What Code Review Interfaces Should Be Doing
The longer-term fix requires changes to how code review interfaces present source code. GitHub’s current approach places an informational warning banner on files containing BiDi characters. This is informational rather than blocking, and it applies to files as a whole rather than flagging specific locations inline within a diff.
A more defensible design would render invisible characters visibly. Terminal emulators have done this for control characters for decades: cat -v shows ^[[31m instead of silently applying the color code. The same principle applied to source code diffs, rendering U+200B as a visible placeholder and BiDi characters as explicit direction markers, would close the gap between what a reviewer sees and what the runtime processes. Code signing systems and CI verification steps that operate on the rendered representation rather than the raw bytes inherit this same blindness and need to be updated to operate on byte content.
The registry side needs consistent normalization enforced at publication time. If npm and PyPI normalize all package names and published source identifiers to Unicode NFC at upload, confusion attacks require defeating the normalization rather than exploiting gaps in it.

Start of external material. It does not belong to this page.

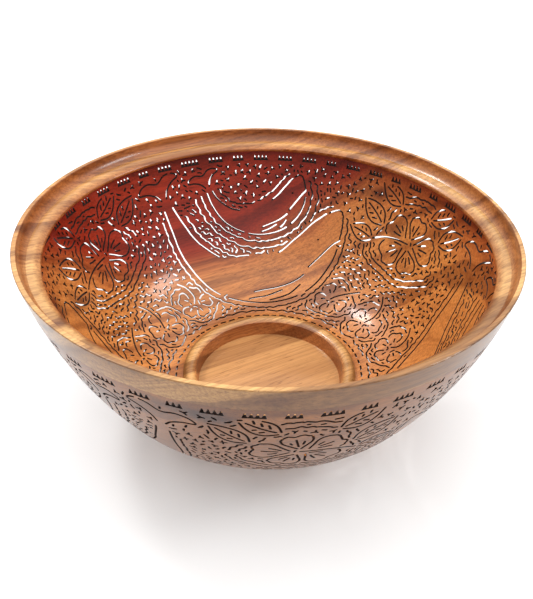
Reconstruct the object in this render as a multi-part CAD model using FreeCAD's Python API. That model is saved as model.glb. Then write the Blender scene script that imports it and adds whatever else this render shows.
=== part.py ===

Both registries have moved in this direction since 2023, but the normalization is not uniformly applied across all code paths in either system.
The campaign reported this month is using techniques that were publicly described with full technical detail four and a half years ago. The disclosures generated real and genuine improvements across compilers, editors, and hosting platforms. The persistence of these attacks in 2026 reflects a gap between mitigating specific instances and fixing the underlying model. Code review tooling still fundamentally trusts the rendered representation as a proxy for actual program content. Patching specific Unicode codepoints does not close that gap; it just raises the cost of the next workaround.